When it comes to any issue, you have to choose your position on the activist spectrum. You may choose to make quiet changes in your own life, and be content in knowing you are still contributing in some measure to the cause. You may try to reach more people and throw yourself open to ridicule or criticism but invite dialogue, Minda-style. You could even go out to the further reaches like Gary Yourofsky, beyond the legal realm in a high profile, take-no-prisoners approach to the issues—an approach that will create long-term change in a few people but resistance and alienation from many.
When the house is on fire, the constant refrain of the moment, you can be forgiven for feeling impatient. For both my wife and me, wanting to do more and say more is part of reclaiming our authenticity. But as we work to find our place in the activist spectrum, we need to balance the sense of urgency with respect for other people and their pace of change. This can be tough, even when we acknowledge that it took us six years to see that our values and actions were out of alignment and do something about it.
We also have to work on succession. Eventually, every passionate person has to reckon with the time they can no longer put their shoulder to the boulder on the long push up the hill. When Yourofsky closed his social media accounts due to burnout, he wrote:
“Just keep opening the eyes of as many people as you can for as long as you can so one day you, too, can say, ‘Tag, you’re it’ to a bunch of people you’ve influenced.”
He left a prominent position in the debate to continue working with students on animal rights projects and individuals starting their vegan journey.
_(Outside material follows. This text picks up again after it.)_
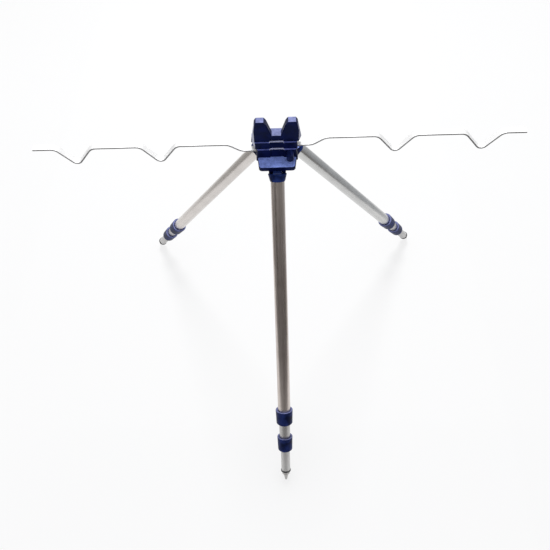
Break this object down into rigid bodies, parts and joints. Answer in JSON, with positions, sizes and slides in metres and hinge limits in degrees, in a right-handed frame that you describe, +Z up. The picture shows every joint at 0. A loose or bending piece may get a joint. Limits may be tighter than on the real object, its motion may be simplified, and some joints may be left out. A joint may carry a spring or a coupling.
{
  "type": "surf rod tripod",
  "caption": "Folding beach rod tripod: V rest head, pull-out dipped arms to both sides and telescopic twist-lock legs with spiked feet.",
  "frame": {"origin": "on the ground at the middle of the bounding box, below the rear part of the head", "axes": "+Z up, the front leg points to -Y, the arms lie along X with the higher arm to +X"},
  "size_m": [0.8, 0.5983, 0.5667],
  "materials": {
    "navy_plastic": "glossy moulded dark navy",
    "leg_aluminium": "satin drawn tube",
    "arm_aluminium": "bright satin strip",
    "foot_metal": "turned",
    "black_plastic": "moulded",
    "screw_steel": "zinc plated",
    "insert_brass": "machined"
  },
  "bodies": {
    "head": {"base_block": "navy_plastic", "hinge_pins": "screw_steel", "middle_block": "navy_plastic", "v_rest_block": "navy_plastic", "head_screws": "screw_steel", "head_nuts": "screw_steel", "clamp_inserts": "insert_brass"},
    "right_arm": {"right_arm": "arm_aluminium"},
    "left_arm": {"left_arm": "arm_aluminium"},
    "front_knob": {"front_clamp_knob": "navy_plastic"},
    "rear_knob": {"rear_clamp_knob": "navy_plastic"},
    "front_leg": {"front_knuckle": "navy_plastic", "front_main_tube": "leg_aluminium", "front_upper_sleeve": "black_plastic"},
    "front_upper_lock": {"front_upper_collar": "navy_plastic", "front_upper_bush": "black_plastic"},
    "front_mid": {"front_mid_tube": "leg_aluminium", "front_mid_plug": "black_plastic", "front_lower_sleeve": "black_plastic"},
    "front_lower_lock": {"front_lower_collar": "navy_plastic", "front_lower_bush": "black_plastic"},
    "front_lower": {"front_lower_tube": "leg_aluminium", "front_lower_plug": "black_plastic", "front_foot_ring": "black_plastic", "front_foot_spike": "foot_metal"},
    "rear_right_leg": {"rear_right_knuckle": "navy_plastic", "rear_right_main_tube": "leg_aluminium", "rear_right_upper_sleeve": "black_plastic"},
    "rear_right_upper_lock": {"rear_right_upper_collar": "navy_plastic", "rear_right_upper_bush": "black_plastic"},
    "rear_right_mid": {"rear_right_mid_tube": "leg_aluminium", "rear_right_mid_plug": "black_plastic", "rear_right_lower_sleeve": "black_plastic"},
    "rear_right_lower_lock": {"rear_right_lower_collar": "navy_plastic", "rear_right_lower_bush": "black_plastic"},
    "rear_right_lower": {"rear_right_lower_tube": "leg_aluminium", "rear_right_lower_plug": "black_plastic", "rear_right_foot_ring": "black_plastic", "rear_right_foot_spike": "foot_metal"},
    "rear_left_leg": {"rear_left_knuckle": "navy_plastic", "rear_left_main_tube": "leg_aluminium", "rear_left_upper_sleeve": "black_plastic"},
    "rear_left_upper_lock": {"rear_left_upper_collar": "navy_plastic", "rear_left_upper_bush": "black_plastic"},
    "rear_left_mid": {"rear_left_mid_tube": "leg_aluminium", "rear_left_mid_plug": "black_plastic", "rear_left_lower_sleeve": "black_plastic"},
    "rear_left_lower_lock": {"rear_left_lower_collar": "navy_plastic", "rear_left_lower_bush": "black_plastic"},
    "rear_left_lower": {"rear_left_lower_tube": "leg_aluminium", "rear_left_lower_plug": "black_plastic", "rear_left_foot_ring": "black_plastic", "rear_left_foot_spike": "foot_metal"}
  },
  "joints": [
    {"name": "right_arm_pull", "type": "slide", "parent": "head", "child": "right_arm", "axis": [1, 0, 0], "range_m": [0, 0.055]},
    {"name": "left_arm_pull", "type": "slide", "parent": "head", "child": "left_arm", "axis": [-1, 0, 0], "range_m": [0, 0.055]},
    {"name": "front_knob_turn", "type": "hinge", "parent": "head", "child": "front_knob", "pos_m": [0.0215, 0.06459, 0.50946], "axis": [0, -1, 0], "range_deg": [0, 720]},
    {"name": "rear_knob_turn", "type": "hinge", "parent": "head", "child": "rear_knob", "pos_m": [-0.0215, 0.09309, 0.51906], "axis": [0, 1, 0], "range_deg": [0, 720]},
    {"name": "front_fold", "type": "hinge", "parent": "head", "child": "front_leg", "pos_m": [0, 0.05109, 0.48721], "axis": [1, 0, 0], "range_deg": [0, 34.5]},
    {"name": "front_upper_twist", "type": "hinge", "parent": "front_leg", "child": "front_upper_lock", "pos_m": [0, -0.21113, 0.12685], "axis": [0, -0.5664, -0.8241], "range_deg": [0, 120]},
    {"name": "front_mid_extend", "type": "slide", "parent": "front_leg", "child": "front_mid", "axis": [0, -0.5664, -0.8241], "range_m": [0, 0.31]},
    {"name": "front_lower_twist", "type": "hinge", "parent": "front_mid", "child": "front_lower_lock", "pos_m": [0, -0.24342, 0.07988], "axis": [0, -0.5664, -0.8241], "range_deg": [0, 120]},
    {"name": "front_lower_extend", "type": "slide", "parent": "front_mid", "child": "front_lower", "axis": [0, -0.5664, -0.8241], "range_m": [0, 0.34]},
    {"name": "rear_right_fold", "type": "hinge", "parent": "head", "child": "rear_right_leg", "pos_m": [0.02103, 0.09237, 0.48721], "axis": [-0.5878, 0.809, 0], "range_deg": [0, 34.5]},
    {"name": "rear_right_upper_twist", "type": "hinge", "parent": "rear_right_leg", "child": "rear_right_upper_lock", "pos_m": [0.23318, 0.24651, 0.12685], "axis": [0.4582, 0.3329, -0.8241], "range_deg": [0, 120]},
    {"name": "rear_right_mid_extend", "type": "slide", "parent": "rear_right_leg", "child": "rear_right_mid", "axis": [0.4582, 0.3329, -0.8241], "range_m": [0, 0.31]},
    {"name": "rear_right_lower_twist", "type": "hinge", "parent": "rear_right_mid", "child": "rear_right_lower_lock", "pos_m": [0.2593, 0.26548, 0.07988], "axis": [0.4582, 0.3329, -0.8241], "range_deg": [0, 120]},
    {"name": "rear_right_lower_extend", "type": "slide", "parent": "rear_right_mid", "child": "rear_right_lower", "axis": [0.4582, 0.3329, -0.8241], "range_m": [0, 0.34]},
    {"name": "rear_left_fold", "type": "hinge", "parent": "head", "child": "rear_left_leg", "pos_m": [-0.02103, 0.09237, 0.48721], "axis": [-0.5878, -0.809, 0], "range_deg": [0, 34.5]},
    {"name": "rear_left_upper_twist", "type": "hinge", "parent": "rear_left_leg", "child": "rear_left_upper_lock", "pos_m": [-0.23318, 0.24651, 0.12685], "axis": [-0.4582, 0.3329, -0.8241], "range_deg": [0, 120]},
    {"name": "rear_left_mid_extend", "type": "slide", "parent": "rear_left_leg", "child": "rear_left_mid", "axis": [-0.4582, 0.3329, -0.8241], "range_m": [0, 0.31]},
    {"name": "rear_left_lower_twist", "type": "hinge", "parent": "rear_left_mid", "child": "rear_left_lower_lock", "pos_m": [-0.2593, 0.26548, 0.07988], "axis": [-0.4582, 0.3329, -0.8241], "range_deg": [0, 120]},
    {"name": "rear_left_lower_extend", "type": "slide", "parent": "rear_left_mid", "child": "rear_left_lower", "axis": [-0.4582, 0.3329, -0.8241], "range_m": [0, 0.34]}
  ]
}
This is a good reminder to all of us. When we feel a need to step back from causes we are passionate about, we don’t have to fully step away. We can still find a role with meaning and purpose, one that is authentic but doesn’t destroy us in the process.
“I am only one,
But still I am one.
I cannot do everything,
But still I can do something;
And because I cannot do everything,
I will not refuse to do the something that I can do.”